Balsam fir wreath making a sticky, rewarding businessby Dan Olson, Minnesota Public Radio
DEER RIVER, Minn. — Northern Minnesota, as nature would have it, is filled with balsam fir trees — a traditional Christmas tree with short, waxy needles.
The trees mean Christmas to many Minnesotans, but they are business for Sam and Jenny McFadden. The Deer River, Minn. couple traverse down bumpy logging roads in northern Minnesota to harvest balsam boughs for their business, Jen's Wreaths.
"Gotta use a bunch of your brain to walk through here don't you," Sam McFadden said as he navigated a forest path strewn with boughs and tree roots.
Sam McFadden, armed with the required state permit, permission from the landowner and a pruning clipper stops to snip boughs from a balsam fir.
Jenny McFadden said their Christmas wreath business started as a way to make extra money.
"My husband told me, he said, 'If you want a vacation, figure out a way to earn it.' And I said, 'Well, I made wreaths as a kid why don't I try doing that,' " she said.
BIG BUSINESS IN MINNESOTA
Harvesting balsam boughs for Christmas wreaths and other decorations is a reasonably big business in Minnesota.
The Department of Natural Resources estimates Minnesota wreath makers account for tens of millions of dollars in business annually.
The trickle down effect can net seasonal workers more than $400 a day. That's what the McFadden's pay bough pickers for a ton of balsam boughs.
They estimate they'll make 6,000 to 8,000 boughs this season. Sam McFadden said the season is a two- to three-month period before and during the Thanksgiving and Christmas holidays.

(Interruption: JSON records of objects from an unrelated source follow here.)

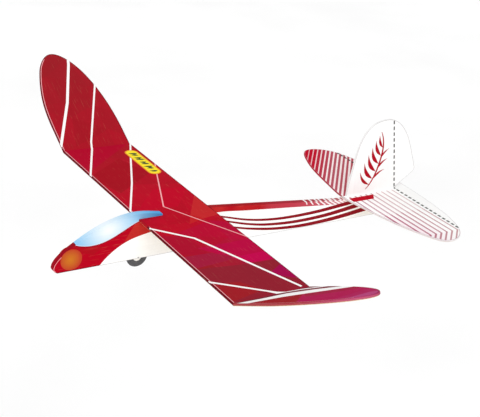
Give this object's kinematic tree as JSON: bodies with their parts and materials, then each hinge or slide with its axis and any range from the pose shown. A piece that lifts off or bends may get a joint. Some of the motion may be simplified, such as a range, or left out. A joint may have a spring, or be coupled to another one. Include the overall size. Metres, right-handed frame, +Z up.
{
  "type": "hand glider",
  "caption": "Balsa hand glider with raised wing tips, a profile fuselage, a small belly wheel and bendable elevator and rudder.",
  "frame": {"origin": "centre of the whole glider's box, at its bottom, which is the lowest point of the wheel", "axes": "+X towards the nose, +Y towards the left wing tip, +Z up out of the wing's flat top face"},
  "size_m": [0.3482, 0.4914, 0.0975],
  "materials": {
    "printed_balsa_body": "matt printed ink on sanded balsa, white with red top",
    "printed_balsa_wing": "satin printed ink on sanded balsa",
    "printed_balsa_tail": "matt printed ink on sanded balsa",
    "steel_slug": "turned",
    "steel_wire": "drawn",
    "orange_paper": "printed paper sticker",
    "yellow_paper": "printed paper sticker",
    "white_plastic": "moulded",
    "grey_rubber": "moulded"
  },
  "bodies": {
    "airframe": {"fuselage": "printed_balsa_body", "nose_weight": "steel_slug", "nose_disc_left": "orange_paper", "nose_disc_right": "orange_paper", "wing_centre": "printed_balsa_wing", "wing_tip_left": "printed_balsa_wing", "wing_tip_right": "printed_balsa_wing", "wing_badge": "yellow_paper", "stabiliser": "printed_balsa_tail", "fin": "printed_balsa_tail", "axle": "steel_wire"},
    "elevator": {"elevator": "printed_balsa_tail"},
    "rudder": {"rudder": "printed_balsa_tail"},
    "wheel": {"wheel_hub": "white_plastic", "tyre": "grey_rubber"}
  },
  "joints": [
    {"name": "elevator_fold", "type": "hinge", "parent": "airframe", "child": "elevator", "pos_m": [-0.15443, 0, 0.02875], "axis": [0, 1, 0], "range_deg": [-25, 25]},
    {"name": "rudder_fold", "type": "hinge", "parent": "airframe", "child": "rudder", "pos_m": [-0.15393, 0, 0.0295], "axis": [0.1878, 0, 0.9822], "range_deg": [-25, 25]},
    {"name": "wheel_spin", "type": "hinge", "parent": "airframe", "child": "wheel", "pos_m": [0.10237, 0, 0.009], "axis": [0, 1, 0], "continuous": true}
  ]
}
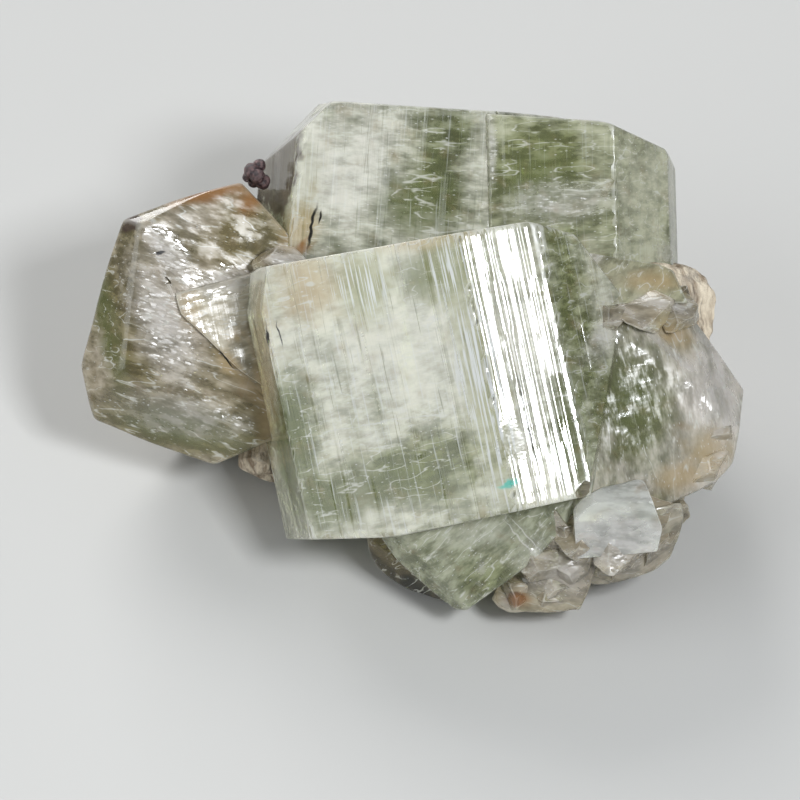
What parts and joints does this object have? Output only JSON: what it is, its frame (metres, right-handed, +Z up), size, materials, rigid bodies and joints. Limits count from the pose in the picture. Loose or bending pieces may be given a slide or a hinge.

The McFaddens employ more than a dozen people but consider themselves a small company. Minnesota, it turns out, is something of a balsam bough wreath-making exporter with several companies that make tens of thousands of wreaths a year for big box retailers. The McFaddens say the wreath making sales — theirs and others — have been growing about 20 percent a year.
The chance to earn some seasonal money attracts all kinds of folks, including one especially fit bough picker.
Jenny McFadden said her curiosity got the best of her when she saw that he could carry massive loads of boughs.
"He says he cage fights. He's a cage fighter," she said. "He throws the bundles on his back and he runs them out of the woods."
HARD, REWARDING WORK
Jen's Wreaths subcontractor Jordan Bunker's hands tell a story: Wreath making is a sticky business that takes a toll.
Narrow strips of duct tape cover wreath-making wounds on her fingers. Her palms are blackened with balsam resin, a ubiquitous adhesive during wreath-making season.
"Your hands are covered with it, you've got balsam in and out of your house all winter long everywhere, in the carpet, in the beds," Bunker said. "It's everywhere."
The McFadden's big red barn is filled nearly to the rafters with stacks of balsam boughs.
A heated garage is the wreath workshop.
Workers trim and squeeze the boughs into wire frames, then attach ponderosa pine cones, ribbons and other ornaments. The finished wreaths are shipped coast to coast. Customers include groups selling Christmas wreaths as a fundraiser.
It's peak season which means work days grow to 16 hours.
Sam McFadden said he's considering adding a night shift.
The McFaddens, in their early 30s, appear to thrive on the hum of activity and the stream of phone and email orders.
They balance three occupations — logging, farming and wreath making — a lifestyle with no regular paycheck, Sam McFadden said, but lots of opportunity.
"If you don't want to do it, it's not going to get done and you might starve," he said. "The more you work, the better you do."
Jen McFadden said the last wreath order is out the door by the New Year giving them time together with their three kids.
"To do that when it's all said and done and be a family unit and be functioning, that's a good thing," she said.